Washington Gets Into the Gym
The policy response wasn't a single sweeping law. It was more like a series of decisions made in conference rooms that gradually filtered down into school budgets, physical education curricula, and coaching programs across the country.
The President's Council on Physical Fitness, established under Eisenhower in 1956, was perhaps the most visible symbol of this shift. But the real machinery was built at the state and local level, where federal pressure — and eventually federal funding tied to the National Defense Education Act of 1958 — began reshaping what happened in American schools every afternoon between three and five o'clock.
Track programs that had operated on shoestring budgets suddenly found resources. Coaches got training. Facilities were upgraded. Interscholastic competition expanded. The idea was simple, if never stated quite so bluntly: build a deep enough talent base in the schools, and the best athletes will rise to the surface in time for the Olympics.
It was essentially the Soviet model, dressed up in American clothes.
The Pipeline Takes Shape
By the late 1950s and into the 1960s, the results were starting to show. American track programs at the high school level became genuinely competitive — not just within states, but as feeder systems into college programs that were themselves becoming more sophisticated and better funded.
The AAU (Amateur Athletic Union) expanded its youth programs. State championships grew in prestige. A kid running 400 meters at a Thursday afternoon meet in Ohio or Texas or California was now, theoretically, part of a national ecosystem that stretched all the way to the Olympic Trials.
This wasn't an accident. It was infrastructure, built in response to fear.
The 1960 Rome Olympics gave early evidence that the investment was paying off. Rafer Johnson won the decathlon. Wilma Rudolph, a product of Tennessee's track program, became the fastest woman on earth. American sprinters and field athletes held their own against Soviet competition in ways that would have seemed uncertain just eight years earlier.
Photo: Rome Olympics, via c8.alamy.com
Photo: Wilma Rudolph, via i.pinimg.com
The Structure That Survived the Cold War
Here's the part that doesn't get talked about enough: the Cold War ended. The Soviet Union dissolved.
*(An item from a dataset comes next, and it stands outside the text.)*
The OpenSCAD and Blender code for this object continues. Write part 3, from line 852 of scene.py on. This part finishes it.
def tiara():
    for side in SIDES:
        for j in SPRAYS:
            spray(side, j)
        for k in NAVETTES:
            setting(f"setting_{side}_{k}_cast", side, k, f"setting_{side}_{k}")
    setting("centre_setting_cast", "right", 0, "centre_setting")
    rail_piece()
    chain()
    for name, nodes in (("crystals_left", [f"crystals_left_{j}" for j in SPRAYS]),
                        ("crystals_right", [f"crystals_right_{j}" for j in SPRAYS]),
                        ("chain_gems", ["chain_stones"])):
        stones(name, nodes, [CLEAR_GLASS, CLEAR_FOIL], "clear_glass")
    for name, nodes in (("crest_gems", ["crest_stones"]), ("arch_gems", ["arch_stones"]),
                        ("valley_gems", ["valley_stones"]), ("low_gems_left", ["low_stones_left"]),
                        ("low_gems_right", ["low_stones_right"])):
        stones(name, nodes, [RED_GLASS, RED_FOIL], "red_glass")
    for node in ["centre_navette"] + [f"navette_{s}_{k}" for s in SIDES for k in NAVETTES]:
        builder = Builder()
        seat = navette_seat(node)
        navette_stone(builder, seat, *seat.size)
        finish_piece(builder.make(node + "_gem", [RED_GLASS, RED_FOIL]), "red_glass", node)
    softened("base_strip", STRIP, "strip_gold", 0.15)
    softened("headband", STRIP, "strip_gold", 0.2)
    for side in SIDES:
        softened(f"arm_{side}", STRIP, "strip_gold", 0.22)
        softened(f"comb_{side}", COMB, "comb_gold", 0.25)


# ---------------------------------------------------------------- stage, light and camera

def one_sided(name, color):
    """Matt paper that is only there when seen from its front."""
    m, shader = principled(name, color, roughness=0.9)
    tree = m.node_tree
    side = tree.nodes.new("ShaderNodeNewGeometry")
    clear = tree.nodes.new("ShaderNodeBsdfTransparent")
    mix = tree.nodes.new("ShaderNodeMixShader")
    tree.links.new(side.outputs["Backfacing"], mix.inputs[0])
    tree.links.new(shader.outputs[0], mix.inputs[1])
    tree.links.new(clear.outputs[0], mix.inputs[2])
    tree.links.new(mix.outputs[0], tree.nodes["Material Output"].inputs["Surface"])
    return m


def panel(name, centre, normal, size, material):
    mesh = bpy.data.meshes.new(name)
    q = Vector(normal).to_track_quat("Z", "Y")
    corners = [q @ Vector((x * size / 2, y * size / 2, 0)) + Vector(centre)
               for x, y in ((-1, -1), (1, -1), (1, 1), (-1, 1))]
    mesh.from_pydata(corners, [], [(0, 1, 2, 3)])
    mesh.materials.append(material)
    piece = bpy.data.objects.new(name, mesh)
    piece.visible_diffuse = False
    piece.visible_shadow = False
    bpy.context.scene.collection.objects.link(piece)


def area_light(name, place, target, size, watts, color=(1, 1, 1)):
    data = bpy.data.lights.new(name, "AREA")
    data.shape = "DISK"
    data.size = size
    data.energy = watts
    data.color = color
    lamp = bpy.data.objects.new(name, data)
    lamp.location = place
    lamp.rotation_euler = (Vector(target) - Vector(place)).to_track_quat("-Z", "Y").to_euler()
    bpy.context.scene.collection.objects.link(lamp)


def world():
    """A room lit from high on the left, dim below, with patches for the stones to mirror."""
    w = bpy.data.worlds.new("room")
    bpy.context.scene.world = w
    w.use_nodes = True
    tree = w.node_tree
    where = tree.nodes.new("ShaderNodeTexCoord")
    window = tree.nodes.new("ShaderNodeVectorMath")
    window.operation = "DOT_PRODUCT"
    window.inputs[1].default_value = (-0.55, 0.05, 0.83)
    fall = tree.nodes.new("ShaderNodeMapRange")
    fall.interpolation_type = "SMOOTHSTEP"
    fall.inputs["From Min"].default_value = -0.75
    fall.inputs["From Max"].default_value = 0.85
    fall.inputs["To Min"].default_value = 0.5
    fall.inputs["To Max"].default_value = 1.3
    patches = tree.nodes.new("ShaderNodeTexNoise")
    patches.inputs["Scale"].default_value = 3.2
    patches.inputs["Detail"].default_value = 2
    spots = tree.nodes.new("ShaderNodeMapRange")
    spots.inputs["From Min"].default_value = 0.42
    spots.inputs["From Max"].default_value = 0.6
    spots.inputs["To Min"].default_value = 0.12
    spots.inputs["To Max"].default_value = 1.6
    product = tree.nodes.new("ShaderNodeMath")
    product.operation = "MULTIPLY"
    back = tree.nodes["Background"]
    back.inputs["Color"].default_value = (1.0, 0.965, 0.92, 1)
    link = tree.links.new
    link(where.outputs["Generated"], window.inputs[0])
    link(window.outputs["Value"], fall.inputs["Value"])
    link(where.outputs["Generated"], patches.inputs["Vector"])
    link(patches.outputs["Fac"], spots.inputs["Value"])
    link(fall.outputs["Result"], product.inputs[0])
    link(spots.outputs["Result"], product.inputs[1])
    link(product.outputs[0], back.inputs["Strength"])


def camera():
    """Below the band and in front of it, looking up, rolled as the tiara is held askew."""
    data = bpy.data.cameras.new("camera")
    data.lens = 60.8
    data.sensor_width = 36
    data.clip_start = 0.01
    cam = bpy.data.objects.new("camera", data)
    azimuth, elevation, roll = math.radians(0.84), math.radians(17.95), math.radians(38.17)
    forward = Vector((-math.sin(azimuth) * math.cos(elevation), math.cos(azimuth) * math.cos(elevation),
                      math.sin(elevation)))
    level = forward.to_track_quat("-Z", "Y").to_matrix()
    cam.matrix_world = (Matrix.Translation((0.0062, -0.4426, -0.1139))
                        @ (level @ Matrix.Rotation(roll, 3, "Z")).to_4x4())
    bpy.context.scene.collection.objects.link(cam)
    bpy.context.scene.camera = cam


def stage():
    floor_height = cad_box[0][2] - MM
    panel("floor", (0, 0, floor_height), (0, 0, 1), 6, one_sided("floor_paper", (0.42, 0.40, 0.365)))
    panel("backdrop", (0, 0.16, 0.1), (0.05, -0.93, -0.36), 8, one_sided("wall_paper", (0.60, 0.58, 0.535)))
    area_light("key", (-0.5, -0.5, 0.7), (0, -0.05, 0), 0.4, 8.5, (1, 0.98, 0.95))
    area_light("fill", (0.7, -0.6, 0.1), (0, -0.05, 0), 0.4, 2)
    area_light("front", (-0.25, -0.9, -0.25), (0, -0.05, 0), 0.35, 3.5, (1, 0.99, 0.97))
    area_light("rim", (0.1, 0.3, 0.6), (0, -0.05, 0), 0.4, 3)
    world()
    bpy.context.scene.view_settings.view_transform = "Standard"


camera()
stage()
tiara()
The geopolitical emergency that quietly built America's high school track infrastructure simply evaporated one morning in December 1991.
But the machine kept running.
The high school-to-college-to-Olympic pipeline that was essentially engineered out of Cold War anxiety had become self-sustaining. State championships still carry enormous prestige. College track programs still recruit aggressively from high school rosters. The U.S. Olympic Trials still draw heavily from athletes who first found their talent in a school program.
When you watch an American sprinter explode off the blocks at the Olympics today, you're watching the end product of a system that traces its design, at least in part, back to a geopolitical panic in 1952.
The Inequality Hidden in the Machine
It's worth noting that the pipeline was never perfectly built or evenly distributed. School funding disparities meant that affluent suburban programs often got the resources that underfunded urban and rural schools didn't. Some of the most talented athletes in the country grew up with cracked tracks, part-time coaches, and secondhand equipment.
The fact that American track and field has still produced extraordinary talent from underserved communities says more about the athletes themselves than the system. The machine was built with ideological intent, not equity in mind.
That tension — between the official narrative of the American athletic meritocracy and the reality of who actually gets access to quality coaching and facilities — is one the sport is still working through.
Racing Into the Present
The Cold War is history. But walk into a high school track meet anywhere in America this spring and you'll see its legacy in full motion. Kids who don't know what Helsinki means are running times that would have seemed impossible to their grandparents, on tracks built by a system that was designed, at its core, to beat the Soviets.
Sport rarely exists in a vacuum. The records we chase, the programs we build, the infrastructure we create — all of it carries the fingerprints of the world it was made in.
America's track machine was built out of fear. That it became something genuinely great is one of the stranger stories in the history of American athletics.